Expressing the idea of second posed similar problems but there wasn’t a word that could easily be adapted. Old English fell back on other, which you will appreciate was horribly ambiguous. The situation was saved by the Norman Conquest of 1066, which brought the French word second into the language. This was from Latin secundus, the following or next in a series; it was based on sequi, to follow, from which we get sequel.
Third wasn’t a problem, as the Germanic languages did have a word for it, thridda, which is closely related to three and also to modern Dutch derde and German dritte. By one of those oddities of usage, around the sixteenth century the middle letters became inverted, a process called metathesis, to create third, thereby obscuring its close connection to three.
Eleven does contain a reference to one, though much disguised. In Old English the word was endleofon. This is made up from an old form of one plus a ancient German word that appeared in Old English as laefan, to leave. In essence, eleven was “one left”, or ten plus one left over. Twelve is formed in the same way.
• Numerous readers pointed me to an Associated Press report, widely reproduced, about a sad event in Romania, headlined “528-pound mom dies 5 months after birth”. That’s an amazing growth rate for a mother so young.
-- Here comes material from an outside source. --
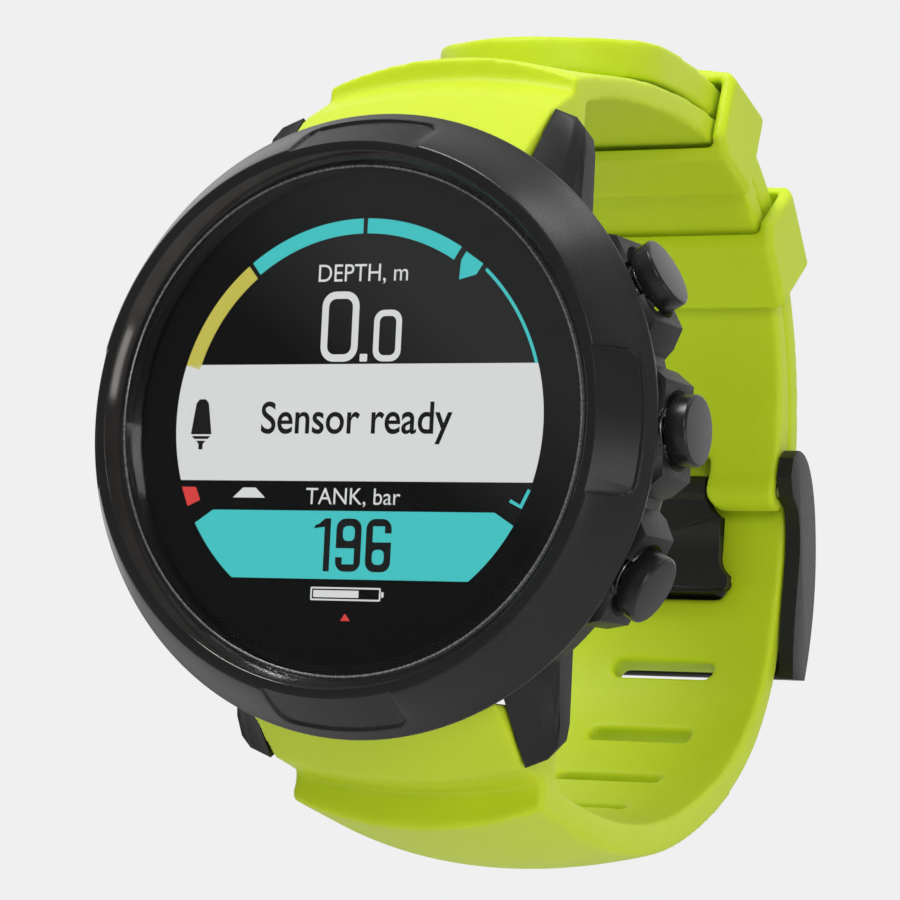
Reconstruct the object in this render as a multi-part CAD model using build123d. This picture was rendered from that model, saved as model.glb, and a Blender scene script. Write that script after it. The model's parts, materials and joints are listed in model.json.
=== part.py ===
from build123d import *
from math import cos, radians, sin
import os

# Wrist dive computer on a closed silicone strap, in millimetres.
# +Z points to 12 o'clock, the dial faces -Y and +X points to 3 o'clock, where the pushers are.
# The origin is the centre of the case back's flat face.

# ---- driving dimensions: watch head, measured from the case back at Y = 0 towards the dial ----
CASE_DEPTH = 16.5          # case back to the bezel's front ring
BEZEL_R = 26.5             # widest edge of the bezel
BEZEL_WIDEST_Y = -11.2
BEZEL_REAR_Y = -10.2
BEZEL_RING_OUTER_R = 23.55
BEZEL_RING_INNER_R = 22.45
PAD_HALF_LENGTH = 5.9
PAD_DEPTH = 0.2
GLASS_R = 21.45
GLASS_FRONT_Y = -15.2
GLASS_THICKNESS = 2.3
GLASS_SEAT_Y = GLASS_FRONT_Y + GLASS_THICKNESS
NECK_R = 22.9              # neck of the case that the bezel fits over
BARREL_R = 24.6
CAVITY_R = 21.3
LUG_WALL_Z = 22.6          # flat case wall between the lugs
BACK_R = 21.9
BACK_THICKNESS = 1.5
BACK_PLUG_R = 18.0
BACK_LEDGE_R = 19.3
SCREW_CIRCLE_R = 20.6

# ---- driving dimensions: pushers ----
PUSHER_ANGLES = {"upper": 28.0, "middle": 0.0, "lower": -28.0}
PUSHER_Y = -6.7
PUSHER_FACE_R = 28.35
PUSHER_CAP_R = 3.08
PUSHER_CAP_LENGTH = 2.0
STEM_R = 1.25
STEM_BORE_R = 1.3
TUBE_R = 2.1
POCKET_FLOOR_R = 24.9

# ---- driving dimensions: strap, spring bars and buckle ----
LUG_GAP_HALF = 12.15
STRAP_HALF_AT_LUGS = 12.0
STRAP_HALF_AT_BUCKLE = 11.0
BAR_Y = -3.4
BAR_Z = 25.0
BAR_R = 0.9
QUICK_RELEASE_TRAVEL = 1.3
SHOULDER_Y = 1.7           # the strap's thick part starts here, behind the lugs
WRAP_Y, WRAP_Z = 30.0, 6.0  # centre of the arc where the two strap halves overlap
WRAP_R = 28.6              # outer face of the short half on that arc
LAYER_GAP = 0.3
TAIL_THICKNESS = 2.5       # where the long half leaves the buckle
TAIL_END_THICKNESS = 3.5
TAIL_END_Y = 13.0           # the tail reaches back this far over the short half
LONG_START = (1, -0.22)     # direction of the long half as it leaves the case
LONG_INNER = [              # (y, z) along the long half's inner face, from the case to the overlap arc
    (SHOULDER_Y, -29.1), (7.0, -30.2), (15.0, -31.7), (23.4, -32.3), (31.8, -31.5), (40.3, -29.0),
    (48.0, -25.2), (52.7, -21.0), (55.6, -16.2), (57.4, -10.0), (58.5, -3.5),
    (WRAP_Y + WRAP_R + LAYER_GAP, WRAP_Z),
]
SLOT_COUNT = 5
SLOT_PITCH = 8.4
SLOT_HALF_WIDTH = 5.3
SLOT_HEIGHT = 1.8
SLOT_FROM_END = 15.0       # from the overlap arc back to the slot that the prong uses
PIN_Y, PIN_Z = 56.75, 0.9
PIN_R = 0.7
FORK_HALF_GAP = 3.9
KEEPER_HALF_WIDTH = 12.75
KEEPER_APERTURE_HALF = 11.45
# Radii of the keepers, from the centre of the overlap arc.
KEEPER_INNER_R = 24.75      # inner face that lies on the wrist
KEEPER_FRONT_R = 26.4       # the front side leans back from here
KEEPER_CORE_R = 25.75       # inner wall of the aperture
KEEPER_APERTURE_R = 32.5    # outer wall of the aperture
KEEPER_R = 33.25            # edge of the crowned outer face
KEEPER_BLANK_R = 35.0       # blank that the crown is cut from
KEEPER_CROWN = 1.3
FRAME_INNER_X = 11.25
FRAME_OUTER_X = 12.75

os.makedirs("parts", exist_ok=True)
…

• Department of ambulatory illumination: “Streets were empty of all but the occasional hand lantern, hurrying through the dismal murk.” (Oceans of Eternity, by S M Stirling, 2000.)
• The issue of the Raleigh News and Observer of North Carolina last Saturday, Paul Keene tells us, ran this headline above the fold: “Caterpillar to build new plant.” He suggests, “after years of depredations, the little critters want to make it up to us.”